Date of Award

Fall 2019

Document Type


Degree Name

Doctor of Philosophy (PhD)


Engineering Management & Systems Engineering

Committee Director

Holly Handley

Committee Member

Charles Daniels

Committee Member

Pilar Pazos-Lago

Committee Member

Anthony Dean


One of the issues organizations face is identifying the required skills needed for a position and then evaluating whether their personnel have these skills or if there is a “skills gap”. The skills gap is the distance between the position requirements and the skills currently possessed by the worker in that position. While multiple models have been created over the years to address facets of the problem, none of them provide a comprehensive framework to clearly identify the required skills and worker qualifications and then evaluate the degree of similarity. A composite skills gap model has been developed using the Design Science Research Method to combine elements of previous models and to ensure that the resulting model met a set of established criteria. The Skills Gap Analysis Model (SGAM) was evaluated using demonstration data to ensure that it provided a single taxonomy for both position requirements and the worker qualifications, the resulting descriptions were quantifiable and comparable, the data was accurate and actionable, the model framework is adaptable to any domain, and that it is easy to use and not time consuming.
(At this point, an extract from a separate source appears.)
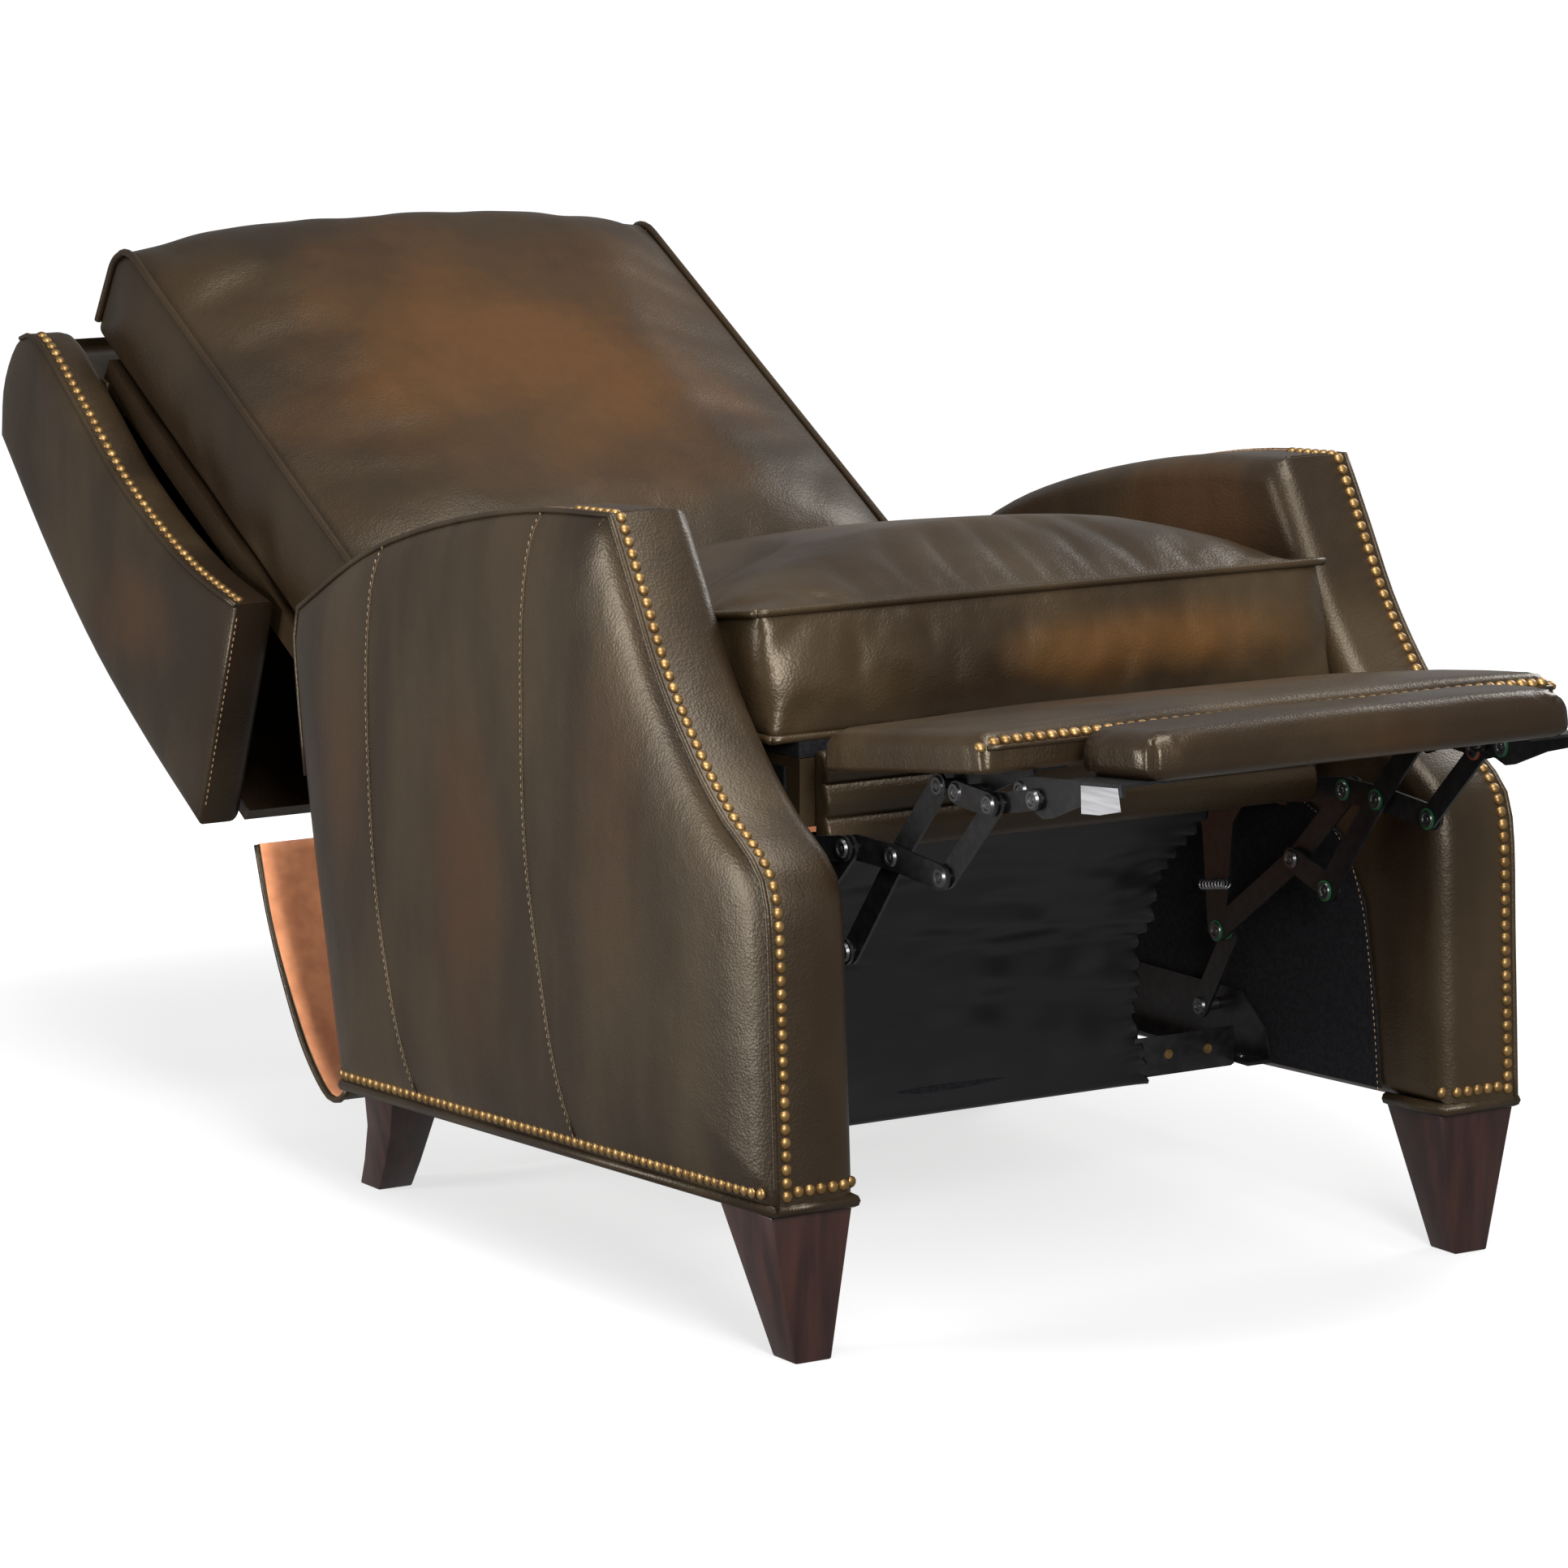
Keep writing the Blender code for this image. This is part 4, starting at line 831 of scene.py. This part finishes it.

The framework provided by the model establishes a theoretical foundation for skills gap analyses that allows for more analytical research in this area. By utilizing the SGAM to identify position requirements and worker qualifications, organizations can move personnel to better suited positions or utilize needed training in the specific areas identified. As technology moves towards increasing automation, robotics and artificial intelligence, this type of model can identify what skills are necessary for “re-tooling” the workforce to meet the needs to support these systems.